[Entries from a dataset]

● ● ●

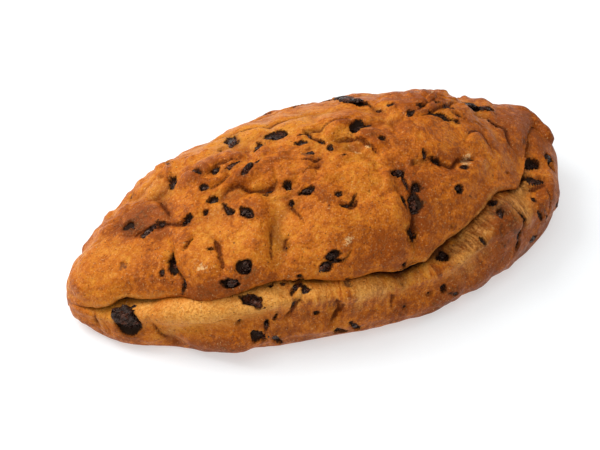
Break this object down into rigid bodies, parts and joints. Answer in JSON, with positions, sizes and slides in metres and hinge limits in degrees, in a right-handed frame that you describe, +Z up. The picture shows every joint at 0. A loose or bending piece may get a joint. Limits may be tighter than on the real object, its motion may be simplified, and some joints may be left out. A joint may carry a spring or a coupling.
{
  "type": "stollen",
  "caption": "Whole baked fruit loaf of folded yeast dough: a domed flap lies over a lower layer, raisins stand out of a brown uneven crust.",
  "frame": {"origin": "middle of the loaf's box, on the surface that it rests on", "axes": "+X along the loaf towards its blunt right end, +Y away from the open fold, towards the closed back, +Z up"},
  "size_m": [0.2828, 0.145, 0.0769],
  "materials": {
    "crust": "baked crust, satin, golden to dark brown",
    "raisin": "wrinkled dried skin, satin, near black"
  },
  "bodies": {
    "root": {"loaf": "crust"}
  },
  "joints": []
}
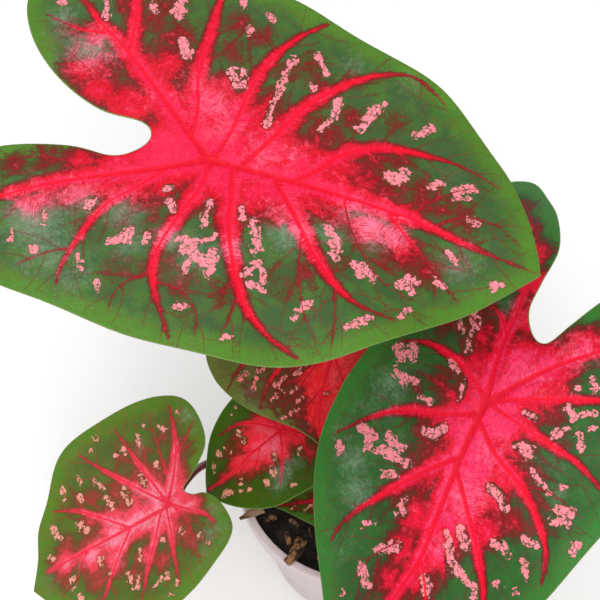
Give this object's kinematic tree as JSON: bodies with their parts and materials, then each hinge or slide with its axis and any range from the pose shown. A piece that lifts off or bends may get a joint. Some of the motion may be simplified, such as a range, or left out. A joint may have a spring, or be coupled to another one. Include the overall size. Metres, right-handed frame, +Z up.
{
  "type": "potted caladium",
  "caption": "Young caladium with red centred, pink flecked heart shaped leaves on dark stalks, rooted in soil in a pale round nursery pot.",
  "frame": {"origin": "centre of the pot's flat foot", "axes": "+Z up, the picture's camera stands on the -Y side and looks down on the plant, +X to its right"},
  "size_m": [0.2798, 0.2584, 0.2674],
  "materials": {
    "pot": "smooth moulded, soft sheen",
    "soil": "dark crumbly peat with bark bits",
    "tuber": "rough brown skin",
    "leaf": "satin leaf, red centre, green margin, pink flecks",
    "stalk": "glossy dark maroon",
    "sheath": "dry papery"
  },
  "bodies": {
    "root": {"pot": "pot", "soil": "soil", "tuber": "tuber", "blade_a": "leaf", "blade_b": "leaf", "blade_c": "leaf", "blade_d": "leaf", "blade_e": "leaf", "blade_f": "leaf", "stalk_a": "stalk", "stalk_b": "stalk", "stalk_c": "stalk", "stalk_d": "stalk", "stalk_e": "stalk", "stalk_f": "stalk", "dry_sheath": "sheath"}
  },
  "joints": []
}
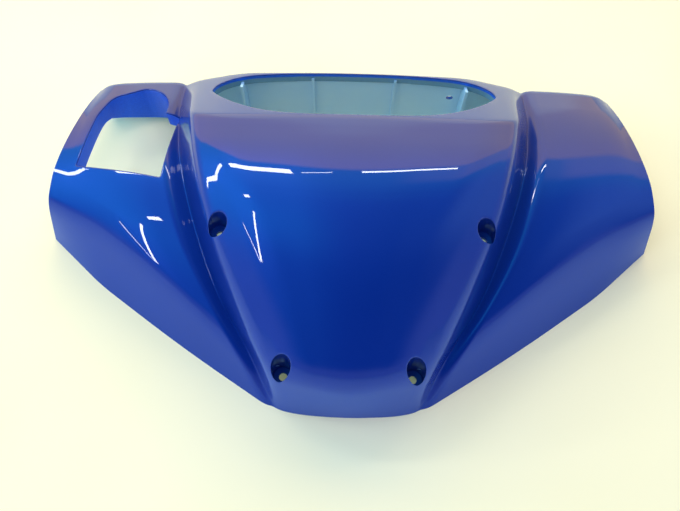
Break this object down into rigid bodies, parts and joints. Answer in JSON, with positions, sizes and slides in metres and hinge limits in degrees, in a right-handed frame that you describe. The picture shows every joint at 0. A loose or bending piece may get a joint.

● ● ●

> _Set exercise_
From the records above, extract every line exactly as it stands.

> _Output below_
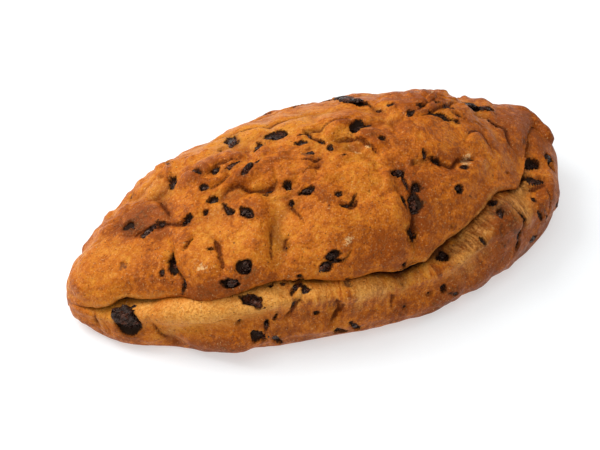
Break this object down into rigid bodies, parts and joints. Answer in JSON, with positions, sizes and slides in metres and hinge limits in degrees, in a right-handed frame that you describe, +Z up. The picture shows every joint at 0. A loose or bending piece may get a joint. Limits may be tighter than on the real object, its motion may be simplified, and some joints may be left out. A joint may carry a spring or a coupling.
{
  "type": "stollen",
  "caption": "Whole baked fruit loaf of folded yeast dough: a domed flap lies over a lower layer, raisins stand out of a brown uneven crust.",
  "frame": {"origin": "middle of the loaf's box, on the surface that it rests on", "axes": "+X along the loaf towards its blunt right end, +Y away from the open fold, towards the closed back, +Z up"},
  "size_m": [0.2828, 0.145, 0.0769],
  "materials": {
    "crust": "baked crust, satin, golden to dark brown",
    "raisin": "wrinkled dried skin, satin, near black"
  },
  "bodies": {
    "root": {"loaf": "crust"}
  },
  "joints": []
}
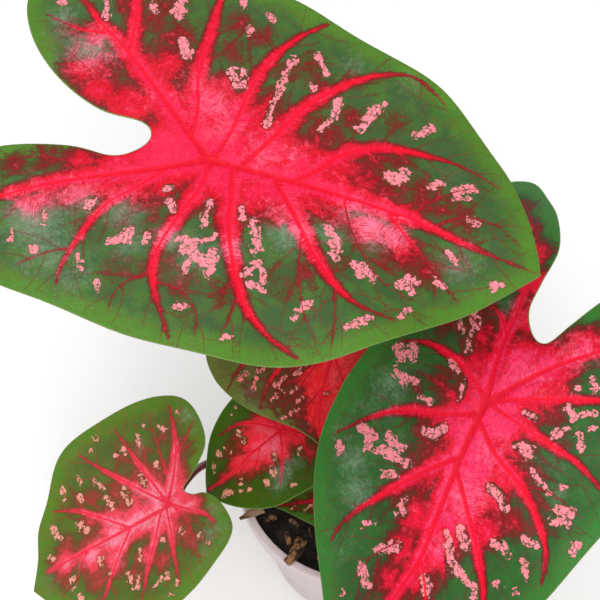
Give this object's kinematic tree as JSON: bodies with their parts and materials, then each hinge or slide with its axis and any range from the pose shown. A piece that lifts off or bends may get a joint. Some of the motion may be simplified, such as a range, or left out. A joint may have a spring, or be coupled to another one. Include the overall size. Metres, right-handed frame, +Z up.
{
  "type": "potted caladium",
  "caption": "Young caladium with red centred, pink flecked heart shaped leaves on dark stalks, rooted in soil in a pale round nursery pot.",
  "frame": {"origin": "centre of the pot's flat foot", "axes": "+Z up, the picture's camera stands on the -Y side and looks down on the plant, +X to its right"},
  "size_m": [0.2798, 0.2584, 0.2674],
  "materials": {
    "pot": "smooth moulded, soft sheen",
    "soil": "dark crumbly peat with bark bits",
    "tuber": "rough brown skin",
    "leaf": "satin leaf, red centre, green margin, pink flecks",
    "stalk": "glossy dark maroon",
    "sheath": "dry papery"
  },
  "bodies": {
    "root": {"pot": "pot", "soil": "soil", "tuber": "tuber", "blade_a": "leaf", "blade_b": "leaf", "blade_c": "leaf", "blade_d": "leaf", "blade_e": "leaf", "blade_f": "leaf", "stalk_a": "stalk", "stalk_b": "stalk", "stalk_c": "stalk", "stalk_d": "stalk", "stalk_e": "stalk", "stalk_f": "stalk", "dry_sheath": "sheath"}
  },
  "joints": []
}
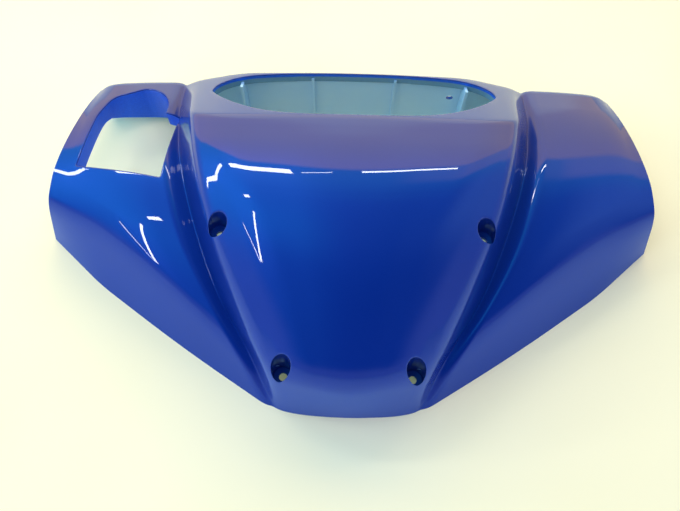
Break this object down into rigid bodies, parts and joints. Answer in JSON, with positions, sizes and slides in metres and hinge limits in degrees, in a right-handed frame that you describe. The picture shows every joint at 0. A loose or bending piece may get a joint.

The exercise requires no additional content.